More than 50,000 people have seen Tamara, and what with the good national press it’s received, this could be just the beginning. As if popular and financial success weren’t enough, last month Mayor Tom Bradley proclaimed Tamara Day, “in recognition of Tamara’s unique contribution to the cultural life of the city.” Back in Canada, Znaimer and Wexler are hatching a new Tamara-style entertainment that takes place in a spaceship, and are scheming to take Tamara to Paris and London.

The historical setting for Tamara is as lavish and as decadent as Hollywood itself. The real-life Gabriele d’Annunzio was one of Italy’s most popular figures, a statesman and poet whose inspiring speeches helped lead Italy into World War I. He was also something of an eccentric and a great womanizer (a long “partial list” of his amorous conquests, including two countesses and a marchesa, comes in the Tamara press kit). By 1927, the time of the play, his unpredictable political philosophies made him a potential threat to the new Fascist regime, so Mussolini placed him under virtual house arrest at II Vittoriale degli Italiani, the Shrine to Italian Victories. Here he was debt-free and indulged, but always under II Duce’s watchful eye. Krizanc’s story hinges on the visit of the real-life painter Tamara de Lem-picka, whom d’Annunzio summons to paint his portrait, although he has little interest in merely sitting. The other eight characters in Tamara are fictitious, but just as grand, from the perversely religious Carlotta, the young ballerina who desperately wants an audience with d’Annunzio so that he might recommend her to Diaghilev’s Ballet Russe, to the dashing Mario, whose chauffeur duties belie his true heritage and mask his fateful intentions. The play is an entanglement of entanglements, and it is a credit to Krizanc that Tamara neither hangs by loose ends nor trespasses into incredibility. Somehow it seems that this whirlwind melodrama, which makes an episode of Dynasty look slow, just might have happened.

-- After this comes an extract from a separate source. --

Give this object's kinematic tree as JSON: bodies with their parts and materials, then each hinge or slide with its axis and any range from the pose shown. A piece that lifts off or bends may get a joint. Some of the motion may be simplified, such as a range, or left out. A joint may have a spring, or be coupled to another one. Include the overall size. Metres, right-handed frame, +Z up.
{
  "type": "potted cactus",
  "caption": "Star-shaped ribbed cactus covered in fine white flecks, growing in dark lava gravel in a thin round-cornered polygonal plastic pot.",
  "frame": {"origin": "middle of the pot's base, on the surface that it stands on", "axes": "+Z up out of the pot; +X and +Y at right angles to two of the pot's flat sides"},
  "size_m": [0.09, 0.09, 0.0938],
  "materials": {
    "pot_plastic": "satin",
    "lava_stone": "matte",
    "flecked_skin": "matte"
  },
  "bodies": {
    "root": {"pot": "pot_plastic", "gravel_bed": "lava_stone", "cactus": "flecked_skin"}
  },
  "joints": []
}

The producers say that the point of Tamara is to push the audience beyond the normal parameters of fantasy, to remove the “fourth wall’-and the other three as well. Tamara, therefore, begins before you know it. Playgoers arrive to find less-than-friendly Fascist policemen directing cars in the parking lot. In an entryway, tickets are relinquished to a blackshirt with a menacing mustache who then stamps the passport that transplants you to II Vittoriale. Without realizing it, you have met the nasty Finzi, the Fascist watchdog. Italian maids hand you champagne as you pass into the center room of the house, where a formally dressed pianist-de Spiga, it turns out-is playing. The curious wander into several of the meticulously decorated rooms. Then a valet enters and introduces himself to the audience. He is Dante, and he explains the procedure for the evening, all the time keeping in character. You may follow whom you like so long as you follow someone at all times. No wandering around on your own. (The actors tell stories of lost guests walking in on them during embarrassing quick changes.) And when you enter a room, move toward the back wall to stay out of each character’s way. The audience is divided into three groups to get the initial three scenes going.

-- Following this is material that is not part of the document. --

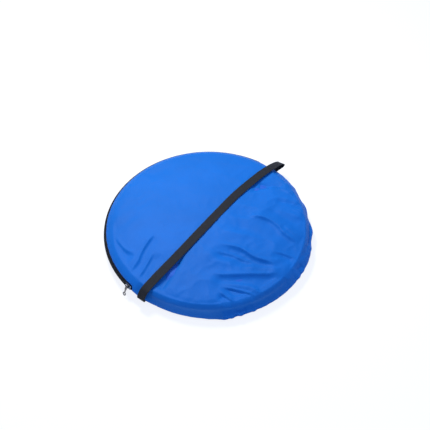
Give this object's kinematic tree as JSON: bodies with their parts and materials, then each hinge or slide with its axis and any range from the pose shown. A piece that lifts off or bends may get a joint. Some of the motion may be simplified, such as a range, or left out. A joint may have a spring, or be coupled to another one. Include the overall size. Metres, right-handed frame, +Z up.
{
  "type": "ice fishing shelter",
  "caption": "Twist-fold ice fishing shelter packed flat in its round zipped carry case with a webbing strap across the top.",
  "frame": {"origin": "centre of the flat underside of the carry case", "axes": "+Z up through the crown; +X along the carry strap, towards its slack end; +Y towards the middle of the zipped mouth"},
  "size_m": [0.6396, 0.5992, 0.0716],
  "materials": {
    "case_cloth": "fine woven polyester, coated inside",
    "zip_tape": "woven polyester tape",
    "zip_coil": "nylon coil",
    "stop_metal": "crimped",
    "slider_metal": "die-cast zinc, dark nickel plate",
    "webbing": "ribbed polypropylene webbing",
    "spring_steel": "galvanised spring wire",
    "ferrule_steel": "crimped tube",
    "hem_cloth": "hem of 300D polyester",
    "shelter_cloth": "300D polyester oxford, coated",
    "window_film": "clear vinyl film",
    "pouch_cloth": "300D polyester",
    "anchor_steel": "zinc plated"
  },
  "bodies": {
    "case": {"case_base_panel": "case_cloth", "case_top_panel": "case_cloth", "rim_seam_binding": "zip_tape", "zip_tape_lower": "zip_tape", "zip_coil_lower": "zip_coil", "zip_tape_upper_ends": "zip_tape", "zip_coil_upper_ends": "zip_coil", "zip_end_stops": "stop_metal", "carry_strap": "webbing", "wall_hoop_1": "spring_steel", "wall_hoop_2": "spring_steel", "wall_hoop_3": "spring_steel", "wall_hoop_4": "spring_steel", "wall_hem_1": "hem_cloth", "wall_hem_2": "hem_cloth", "wall_hem_3": "hem_cloth", "wall_hem_4": "hem_cloth", "hoop_ferrule_1": "ferrule_steel", "hoop_ferrule_2": "ferrule_steel", "hoop_ferrule_3": "ferrule_steel", "hoop_ferrule_4": "ferrule_steel", "snow_skirt": "shelter_cloth", "wall_cloth_1": "shelter_cloth", "wall_cloth_2": "shelter_cloth", "wall_cloth_3": "shelter_cloth", "wall_cloth_4": "shelter_cloth", "roof_cloth": "shelter_cloth", "window_pane_1": "window_film", "window_pane_2": "window_film", "window_pane_3": "window_film", "window_pane_4": "window_film", "anchor_pouch": "pouch_cloth", "ice_anchors": "anchor_steel"},
    "flap": {"case_flap": "case_cloth", "zip_tape_upper": "zip_tape", "zip_coil_upper": "zip_coil"},
    "slider": {"slider_body": "slider_metal"},
    "pull": {"pull_tab": "slider_metal"}
  },
  "joints": [
    {"name": "flap_fold", "type": "hinge", "parent": "case", "child": "flap", "pos_m": [0, 0.062, 0.0694], "axis": [1, 0, 0], "range_deg": [0, 140]},
    {"name": "slider_travel", "type": "hinge", "parent": "case", "child": "slider", "pos_m": [0, 0, 0.035], "axis": [0, 0, -1], "range_deg": [0, 161.2]},
    {"name": "pull_swing", "type": "hinge", "parent": "slider", "child": "pull", "pos_m": [-0.29701, 0.04917, 0.03823], "axis": [0.1633, 0.9866, 0], "range_deg": [0, 200]}
  ]
}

Early on, I decided to follow the head housekeeper, Aelis. It seemed like a smart choice, since my passport-the program-identified her as d’Annunzio’s confidante. If there was an Upstairs, Downstairs division to the play, I reasoned, then Aelis will show me both. (There wasn’t, it turned out, but following her was still a good move.) Mainly, though, she was terribly appealing, with a mellifluous voice and a devious glint in her eye. I liked her. I ended up following her throughout the first act and would have stuck with her throughout the play, but after intermission we were regrouped and it took me until nearly the end of the show to find her again. This wasn’t as frustrating as you might think. Each scene was a new piece to what became an expanding puzzle. Losing Aelis meant finding new characters, new drama and new clues. It also meant an amusing trip to Mario’s bathroom, where Mario was taking a shower. After all, seeing new rooms is half the fun.

I have never seen an intermission like Tamara’s. The elegant sweets from Ma Maison were inelegantly devoured between bites of raw data. Strangers were talking to strangers as if they were soap-opera soul-mates from way back.

“Did anyone see Tamara packing?” asked a young woman, clearly distraught.

“I did,” said another, “but what happened with her and d’Annunzio before I came in?”

“I think Tamara’s working for Mussolini,” said a third voice.

“Tamara’s got to be neutral,” offered my friend Tom, who was really into this, “but I think I know who is working for Mussolini.” He said this with perfect I-know-something-you-don’t]-know finesse.

“Who?” said six people in unison.

Like many who attend Tamara, I went back for seconds. This isn’t necessary, but I found the combined experience of two shows even more satisfying than my first performance, and two was enough for me to really have the plot nailed down. Besides, the returning option is enhanced by a 20-per-cent-off returner’s discount. The discount gets bigger with each return, until after your fifth visit, when you become a lifetime free guest, of which there are about 20. One man, a doctor, has seen the play 20 times.

On the second night, I put myself in Group Three, not because I cared about following a certain character (although I did have a few in mind, and on my second visit I was much more of a sleuth than on my first), but because I wanted to see Luisa’s bedroom, and that’s where Group Three was going. “It’s a great bedroom,” Tom had advised. Much of Tamara is campy glamour and this was an outpost I had missed. Luisa’s room was small but splendid, all pastel opulence and fine-crafted antiques. This is a great bedroom, I remember thinking, but where’s the play? I didn’t need to wonder. In the theater of Tamara, regardless of where you go, or for what reasons, you can be sure that something will pop up-or out, as was the case with Luisa and the armoire.